By Sujeet Kumar, IANS
Raipur : Do Maoist guerrillas have access to helicopters? The question is being seriously debated in police circles here after unconfirmed intelligence reports that top Maoist leaders have been using helicopters to travel from their strongholds in Orissa and Jharkhand to Chhattisgarh.
“We have information that Maoist top gun Ganapathi used a chopper in April 2005 to attend a meeting at short notice in Chhattisgarh’s Abujhmad forest, an area protected by landmines all around,” said a senior police officer based at the police headquarters here.
“The area has several war training centres and explosive units. If the sources are to be believed, the chopper took off from a remote location in Orissa’s Malkangiri district,” the officer, who spoke on condition of anonymity, told IANS.
Thereafter, on at least two more occasions, Ganapathi travelled by a chopper from the Abujhmad Maoist base to the forested rebel hideouts in Jharkhand’s Garhwa district.
“It is certain that Maoists have managed choppers somehow to ferry their top leaders for crunch meetings. They can also use the choppers to move out from their bases quickly if police attack them,” the officer further said.
Information on availability of choppers to the ultra-left radicals need to be checked and verified further, he said.
The Abujhmad forest is spread out over a 4,000 sq km stretch in Bastar in Chhattisgarh’s southern region. Police claim rebels have set up several explosives and war-training units in the jungles of Bastar to run a terror network that touches 13 Indian states.
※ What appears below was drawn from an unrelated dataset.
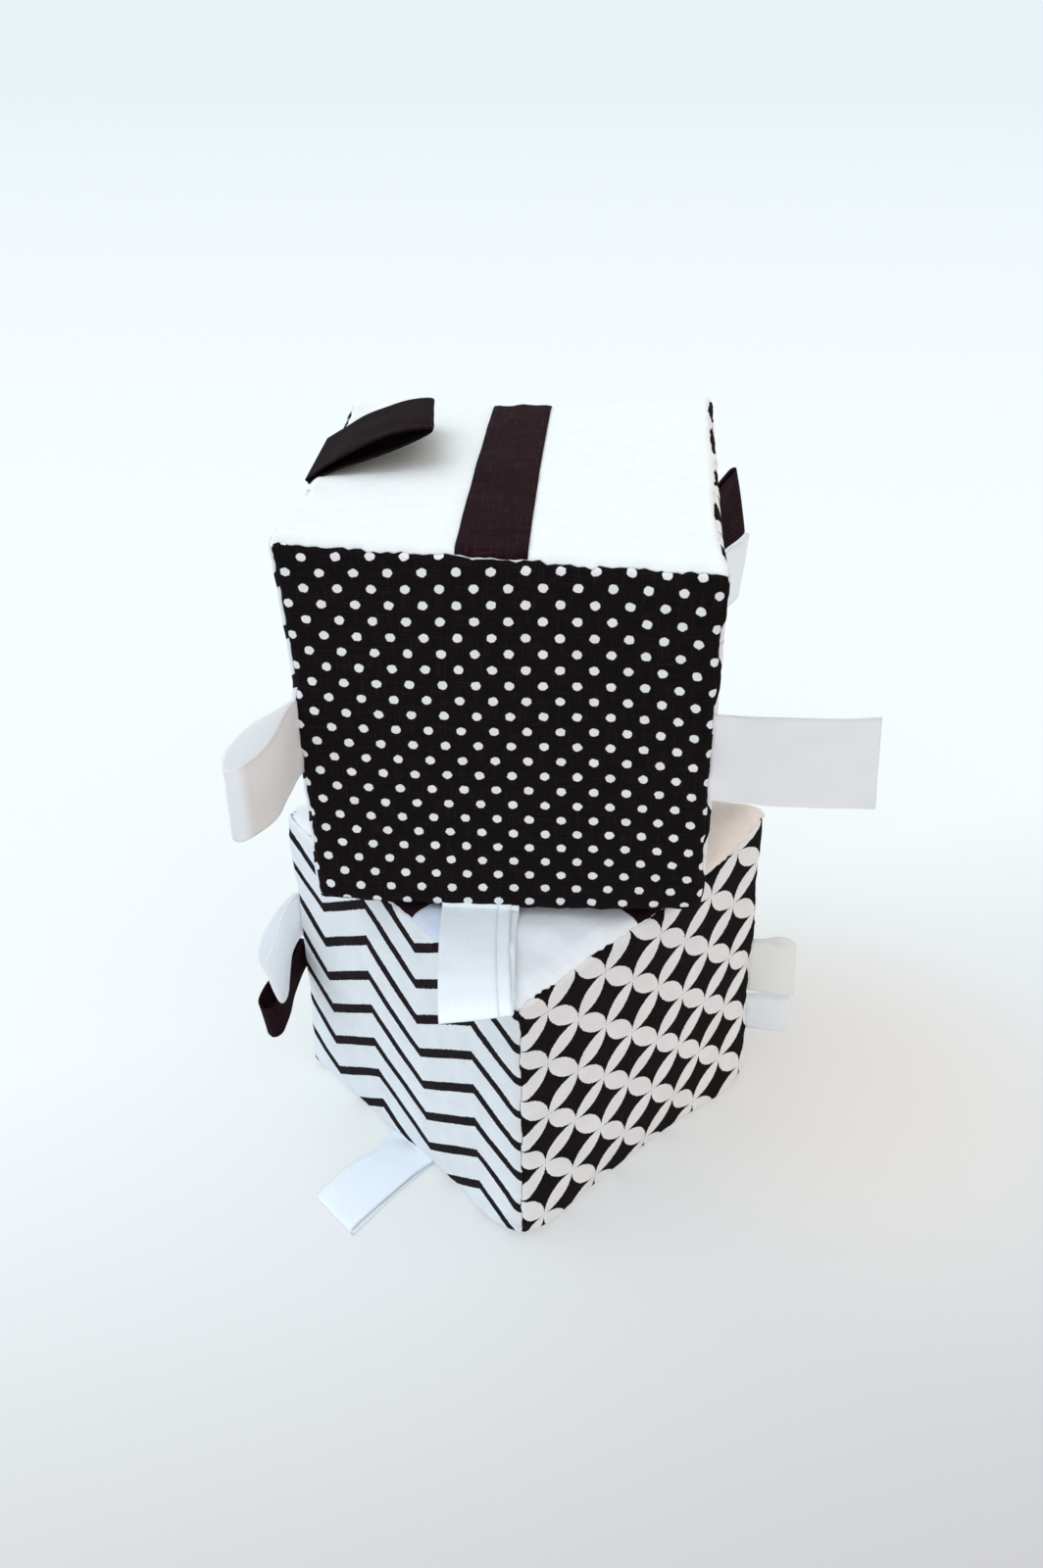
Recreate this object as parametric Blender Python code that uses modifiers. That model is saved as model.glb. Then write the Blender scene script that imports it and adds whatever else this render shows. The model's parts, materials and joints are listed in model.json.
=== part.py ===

Counter terrorism expert B.K. Ponwar, director of the Counter Terrorism and Jungle Warfare College (CTJWC) in Bastar’s Kanker district, said: “It is easy to use a chopper. Maoists may be using it to get away from one location to another but the question is about its availability. How can they manage a chopper?”
“Since a chopper needs a very small open area to land, it’s possible for the rebels to use it,” Ponwar told IANS.
However, Vishwaranjan, who took charge as director general of police of Chhattisgarh in July this year, discounted the possibility of Maoists using a chopper for their movement.
“So far, they (Maoists) don’t have such technical capabilities. Moreover, they can’t take such security risks, as their movements would be exposed. Choppers can be brought down because it would be easier to know in which direction they are moving,” Vishwaranjan told IANS.